This morning I will tour Beijing's Linked Hybrid [more pix here]. The skies are dim and soggy but my spirits are high. If only I can get inside! You see, most public and semi-public places in this city are guarded, at least in a perfunctory way, so gaining entry to this housing complex (built, but still under development) won't be easy. Still, I've waited to see the Hybrid for about a year; I have to try. Writing in the New York Times, Nicolai Ouroussoff sets the scene by interviewing designer Steven Holl:
"'In America, I could never do work like I do here,' Steven Holl, a New York architect with several large projects in China, recently told me, referring to his latest complex in Beijing. 'We've become too backward-looking. In China, they want to make everything look new. This is their moment in time. They want to make the 21st century their century.'"
"Holl has reason to be exhilarated. His Beijing project, 'Linked Hybrid,' is one of the most innovative housing complexes anywhere in the world: eight asymmetrical towers joined by a network of enclosed bridges that create a pedestrian zone in the sky. Yet this exhilaration also comes at a price: only the wealthiest of Beijing's residents can afford to live here."Striding past the 20-something guard, I flash my friendliest most I'm-not-a-Trouble-Maker smile. He smiles back, seemingly aware of what I have in mind. I hear him whisper something into a walkie-talkie and start snapping photos as fast as I can [I'll post pix later]. The place is mostly empty, a promise of future throngs who will one day fill those glittering skywalks. I drift back to images of Metropolis, Beijing's gray clouds evoking a black and white movie in my head. Then comes the moment of sweet serendipity when another guard decides I've stayed long enough.
"Of course," I reply. "No problems here! Happy to go. I'll just shut my camera off and..." Yep, I'd just gotten the last shot I needed anyway. I depart, walking past exercise parks filled with elderly folks, stopping to watch bird sellers hustling for business on a bridge. Later I will listen to a group of musicians gathered to practice in a leafy park. And then... well, I'm not sure. The heat is oppressive, but I have no complaints.

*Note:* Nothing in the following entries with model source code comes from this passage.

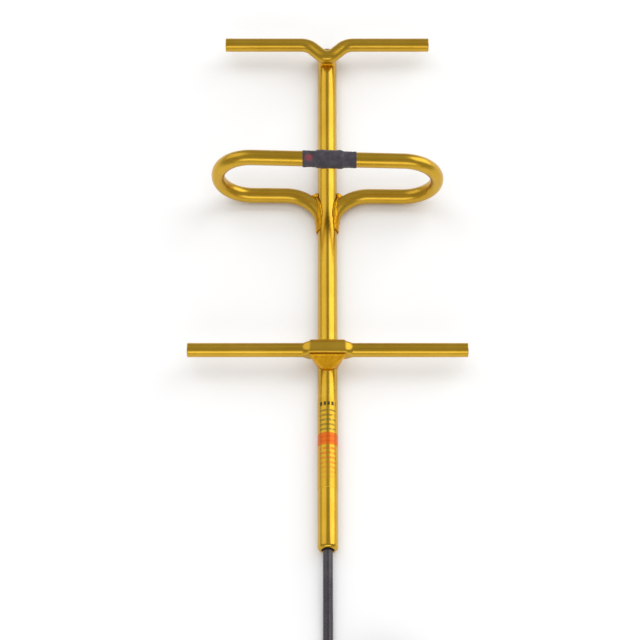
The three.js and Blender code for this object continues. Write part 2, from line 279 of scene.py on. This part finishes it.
def weld_gold_painted_reflection(name):
    """The welds are painted more orange and brighter than the tube, a painted reflection of gold on
    gold in the hollows, over low ripples.
    """
    m = Nodes(name, Metallic=1.0)
    wide = m.noise(m.coords(), 420, 2.0)
    fine = m.noise(m.coords(), 1900, 3.0)
    # Painted reflection: these orange colours stand in for the interreflection between tube and
    # boom at the weld.
    m.link("Base Color", m.mix(m.span(wide, 0.35, 0.65, 0, 1),
                               (0.66, 0.335, 0.010, 1), (0.80, 0.42, 0.018, 1)))
    m.link("Roughness", m.span(fine, 0.3, 0.7, 0.26, 0.42))
    m.bump(m.math("ADD", wide, m.math("MULTIPLY", fine, 0.3)), 0.35, 0.0003)
    return m.material


def soft_black(name, dark, light, rough, scale=900, bump=0.2, **constants):
    m = Nodes(name, **constants)
    grain = m.noise(m.coords(), scale, 4.0)
    slow = m.noise(m.coords(), 120, 2.0)
    m.link("Base Color", m.mix(m.span(slow, 0.35, 0.65, 0, 1), dark, light))
    m.link("Roughness", m.span(grain, 0.3, 0.7, rough - 0.07, rough + 0.07))
    m.bump(grain, bump, 0.00008)
    return m.material


def cover_material():
    """Shrunk sleeve with soft lumps and a faded red spot towards its left end."""
    m = Nodes("heat_shrink", Specular_IOR_Level=0.45)
    slow = m.noise(m.coords(), 210, 2.0)
    grain = m.noise(m.coords(), 1400, 4.0)
    base = m.mix(m.span(slow, 0.35, 0.65, 0, 1), (0.030, 0.025, 0.034, 1), (0.055, 0.046, 0.060, 1))
    place = m.node("ShaderNodeTexCoord").outputs["Object"]
    spot = Vector(lean(FEED_X - COVER_HALF + 4, at(DIPOLE_AT) - 2.2, AXIS_Z + LOOP_HEIGHT + 5.2))
    away = m.node("ShaderNodeVectorMath", [(0, place), (1, tuple(spot * MM))],
                  operation="DISTANCE").outputs["Value"]
    edge = m.math("ADD", away, m.span(grain, 0.3, 0.7, -0.0005, 0.0005))
    m.link("Base Color", m.mix(m.span(edge, 0.0014, 0.0031, 0.8, 0), base, (0.26, 0.035, 0.050, 1)))
    m.link("Roughness", m.span(grain, 0.3, 0.7, 0.42, 0.58))
    m.bump(m.math("ADD", slow, m.math("MULTIPLY", grain, 0.2)), 0.35, 0.0006)
    return m.material


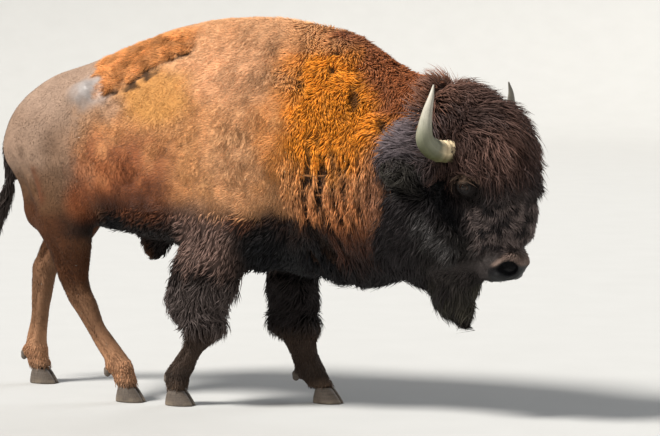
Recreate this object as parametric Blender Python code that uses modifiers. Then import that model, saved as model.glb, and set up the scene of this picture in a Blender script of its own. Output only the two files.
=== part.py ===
"""American bison bull, life size, walking with its head low and turned a little to its right.

The animal is modelled whole, out to the tips of its coat, from lofted sections and ellipsoids that a
voxel remesh joins.  Thin cuts then part it into trunk, neck, head, beard and four legs.
Tail, horns, eyes, ears, hooves and dewclaws are solids of their own.
Body frame: +X towards the head, +Y towards the animal's left, +Z up, ground at Z = 0.  Metres.
"""

from math import cos, pi, radians, sin

import bmesh
import bpy
import numpy as np
from mathutils import Matrix, Vector

# ---------------------------------------------------------------- driving dimensions
GAP = 0.0006               # clearance between neighbouring solids
RING_POINTS = 40           # points round each lofted section
VOXEL = 0.016              # grid of the remesh that joins the masses
SMOOTHING = 8              # smoothing passes after it
FACES_KEPT = 0.050         # share of the remeshed faces that is kept
CORONET_HEIGHT = 0.075     # top of the hooves, where the hairy foot begins
BODY_OFFSET = (0.130, 0.030, 0.0)   # brings the middle of the whole animal over the origin

# Sections of trunk and neck, tail end to head end: place along the back, height of the spine line,
# height of the widest level, height of the belly line, half width, roundness above and below
# (2 is an ellipse, less is more pointed).
TRUNK_STATIONS = {
    "buttock end": (-1.375, 1.260, 1.16, 1.05, 0.090, 2.0, 2.0),
    "buttock": (-1.335, 1.365, 1.17, 0.95, 0.175, 2.1, 2.0),
    "rump": (-1.245, 1.460, 1.19, 0.88, 0.245, 2.1, 2.0),
    "hip": (-1.110, 1.545, 1.22, 0.84, 0.275, 2.0, 2.0),
    "loin": (-0.930, 1.600, 1.22, 0.81, 0.290, 1.9, 2.1),
    "flank": (-0.720, 1.680, 1.18, 0.78, 0.325, 1.8, 2.2),
    "last rib": (-0.480, 1.765, 1.13, 0.74, 0.370, 1.8, 2.3),
    "ribs": (-0.230, 1.815, 1.10, 0.69, 0.395, 1.75, 2.3),
    "hump": (0.020, 1.832, 1.10, 0.65, 0.395, 1.7, 2.2),
    "withers": (0.220, 1.810, 1.11, 0.62, 0.380, 1.7, 2.2),
    "hump front": (0.430, 1.770, 1.12, 0.61, 0.360, 1.75, 2.2),
    "neck base": (0.600, 1.675, 1.10, 0.61, 0.340, 1.8, 2.2),
    "neck": (0.750, 1.585, 1.07, 0.61, 0.320, 1.9, 2.2),
    "nape": (0.900, 1.565, 1.05, 0.60, 0.285, 2.0, 2.1),
    "throat": (1.030, 1.520, 1.03, 0.64, 0.220, 2.0, 2.0),
}
NECK_SWING = (0.45, 1.15, -0.13)   # the neck bends aside between these places, by this much

# Head frame: origin on the forehead's skin at the poll, first axis down the face to the muzzle,
# second to the animal's left, third out of the forehead.
POLL = Vector((1.135, -0.095, 1.305))
HEAD_PITCH = radians(72)           # face line below the horizontal
HEAD_YAW = radians(-10)            # turned to the animal's right

# Sections of the head from poll to lips: place down the face, forehead side, throat side,
# half width, roundness.
HEAD_STATIONS = {
    "poll": (-0.080, -0.010, -0.300, 0.150, 2.0),
    "horns": (0.030, 0.030, -0.370, 0.188, 2.1),
    "brow": (0.130, 0.040, -0.380, 0.192, 2.2),
    "eyes": (0.225, 0.035, -0.370, 0.170, 2.2),
    "cheek": (0.330, 0.030, -0.340, 0.150, 2.2),
    "bridge": (0.440, 0.020, -0.290, 0.120, 2.2),
    "mouth corner": (0.530, 0.012, -0.245, 0.103, 2.3),
    "nostrils": (0.605, 0.008, -0.200, 0.100, 2.4),
    "lips": (0.650, -0.015, -0.180, 0.090, 2.4),
    "lip edge": (0.668, -0.045, -0.150, 0.058, 2.2),
}
EYE_PLACE = (0.226, 0.177, -0.064)  # on the left side, in the head frame
EYE_RADIUS = 0.024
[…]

In the afternoon I opt for a taxi to the 798 Art District. Right away I know I've found an ideal site to study Beijing street art [Check out more pix!]. Along with more traditional galleries and some eye-catching sculptures, the walls of this district are covered with stencils, sprays, and murals, aggressive, ephemeral stuff whose sentiments convey more public critique of the PRC than anything else I've seen in China. Even so, Beijing tolerates this place, preferring to corral would-be dissenters into this social safety valve. As you'd guess, plenty of other taggers and graffiti reject 798 as being overly safe, preferring to throw their art onto less authorized surfaces. Oh, well. I know my students will love this place.